How Much Does Business Email Hosting Cost?
This is where people often hesitate, and it's worth being direct: business email hosting is not expensive. Most providers charge somewhere between $3 and $6 per user per month. For a team of five, you're looking at $15–$30 a month.
Compared to what's at stake — your brand's credibility, your team's productivity, your deliverability, your data security — that's a very easy investment to justify. If you lose one client because your free email address made you look unprofessional, you've already spent far more than a year's worth of email hosting fees.
Making the Switch: Less Painful Than You Think
One reason people stick with free Gmail too long is the fear of migrating. But moving to business email hosting is straightforward if you plan it out.
Here's a simple way to approach it:
- Pick your provider and set up your domain (most hosts walk you through this step by step).
- Set up your DNS records — specifically MX, SPF, DKIM, and DMARC. Your provider will give you the exact values.
- Import your existing email history if you need it. Most business email platforms support importing from Gmail directly.
- Update your email address anywhere it appears — your website, email signature, social profiles, business cards.
- Set up a forward from your old Gmail address for a few weeks so nothing falls through the cracks during the transition.
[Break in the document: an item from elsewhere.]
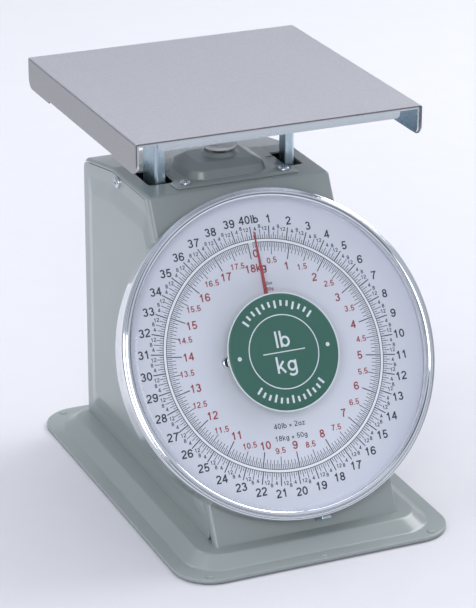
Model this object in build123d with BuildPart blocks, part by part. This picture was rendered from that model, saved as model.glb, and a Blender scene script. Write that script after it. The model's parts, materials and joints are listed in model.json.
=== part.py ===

Most people complete this in an afternoon. The ongoing benefit lasts for the life of your business.
The Bottom Line
Free Gmail is a great tool — for personal use. But when you're running a business, continuing to rely on a consumer email account is a bit like meeting clients in a coffee shop because you haven't set up an office yet. It works, technically. But it sends a signal you probably don't intend to send.
Business email hosting gives you a professional identity, better deliverability, real admin controls, and security that scales with your team. The cost is minimal. The upside is real.
If you're still running your business from a free email account, switching to proper business email hosting is one of the highest-return changes you can make this week.